大切な発表は,2日前までに資料を作成し,前日は発表練習に充てましょう.
最後は送別会まで開いてもらった.
小話
- インターン生はランチ代の補助が出る日がある.ランチパスポートがあると安く抑えられそう
資料作成用にMacを貸してもらっていたが,"kintone"といれると,ことえりの自動変換で"intone" or “kenton"になる
- この変換をバイパスするには"KIntone" or “kinTone"がおすすめ(そもそも変換をGoogleのやつに切り替えれば解決する)
スタンディングデスクが来た!
- 画像はインターン期間中に来たスタンディングデスク.立ったまま使うための机.椅子を持ってきて,わざわざ椅子に座ってスタンディングデスクを使う猛者もいた.スタンディングデスクで立ったままプログラムを組んでみたが,足に力を入れながらタイプする経験があまりなかったから新鮮だった.レベルの高い立ち読みという印象.マウスを落とすと高さ2倍で威力も大きいというkintoneへの投稿もあった.
- サイボウズ内では「マッスル部」という部活があるほど筋トレや運動に対して積極的だった.ずっと座っているから体の衰えが気になってくる(切実).就業中に流れてくるつぶやきもマッスル部が多かった印象がある.内容はどのプロテインが美味しかったとか,自分の筋トレメニューを解説していたりしていた.コード調査に疲れたときに元気をもらっていた.
筋トレ用具を常備している人もいる.
- カフェ部というものもあり,屋上駐車場よりも高い眺めを一望できるラウンジで弁当と一緒にコーヒーや紅茶を嗜む.

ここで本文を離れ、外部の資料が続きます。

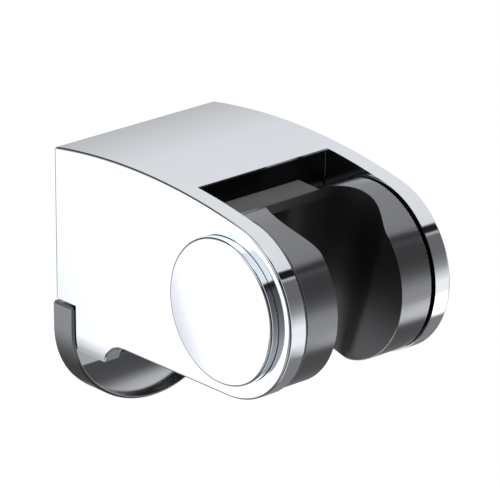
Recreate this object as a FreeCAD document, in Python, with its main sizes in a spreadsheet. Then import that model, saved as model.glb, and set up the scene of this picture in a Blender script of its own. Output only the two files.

- バレンタインや最終日に開いていただいて美味しいコーヒー・紅茶を味わった
恩恵
- サイボウズでエンジニアの生活を実感できる(働きやすい!)
- 一週間以上行くことで,会社の普段の雰囲気をつかめてくる
- 大規模プログラムを触ることができる
- 報酬あり(1万/日)
興味が出た人へ
言語はJava, Javascript, CSS, HTML, SQLといったWebの基礎知識があったほうが良い.無いならないでその場で聞くなり,触って感じればいい.
インターンの面接は実力をよく見られた印象がある.今までに何を作ってきたのかを説明したり見せることができると良さそう.
でも,興味があるのなら実力がついてから応募しようなんて難しいことを考えずにとりあえず応募してみると良いと思う.その後はなるようになる.
インターンシップ | サイボウズ 採用情報(新卒・キャリア)
最後に
働くと起きている時間の殆どを仕事に使うことになる.仕事を好きになれないと辛いことになりそうだから,興味を持って働ける場所に行きたいと思う.
インターンでは,研究室にこもっているだけでは到底出会えない経験をさせてもらった.言葉では言い表せない感謝を忘れないようにしたい.
- エンジニアが過ごしやすい雰囲気
- 在宅勤務などの新しい働き方を積極的に取り入れている
- 社員さんのレベルが高くて尊敬できる!
- 筋肉に興味があるならマッスル部
な会社です.
最後にサイボウズで関わってくださった皆様,3週間ありがとうございました!